Accession Number : ADA116745

Title :   Hidden Surface Removal through Object Space Decomposition.

Descriptive Note : Master's thesis,


Personal Author(s) : Simmons,Robert Monroe

PDF Url : ADA116745

Report Date : Jan 1982

Pagination or Media Count : 126

Abstract : Hidden surface removal is a computer graphics problem involving a great deal of computation. The problem involves two facets: determining which objects should appear in front of others (prioritization), and elimination of invisible portions of the objects through geometric calculations. Prioritization is accomplished using object space decomposition, which divides object space in a binary fashion such that the objects in a scene (or critical portions of those objects) occupy unique sub-volumes of the object space. An octal-tree is used to map the decomposition, and a simple traversal of the tree, with minor interruptions for more sophisticated decision-making, results in a stream of objects in priority order. The second phase of the hidden surface problem, removal of invisible portions of objects, often requires a great deal of computation. Parallel processing offers potential for savings in response time, and the second part of this thesis investigates a number of algorithms which attempt to take advantage of inherent concurrency. Three algorithms are presented: a quad-tree image space decomposition algorithm, a purely geometric algorithm, and an algorithm which combines ideas from the first two. (Author)

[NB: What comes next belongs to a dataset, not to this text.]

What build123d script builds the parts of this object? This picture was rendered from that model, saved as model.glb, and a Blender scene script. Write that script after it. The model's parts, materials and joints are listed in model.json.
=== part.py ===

Descriptors :   *Computer graphics, *Image dissection, *Image processing, Problem solving, Decision making, Division, Parallel processing, Computations, Algorithms, Lines(Geometry), Removal, Trees, Test methods, Decomposition, Elimination, Three dimensional, Trade off analysis, Data reduction, Theses

Subject Categories : Lasers and Masers
      Theoretical Mathematics

Distribution Statement : APPROVED FOR PUBLIC RELEASE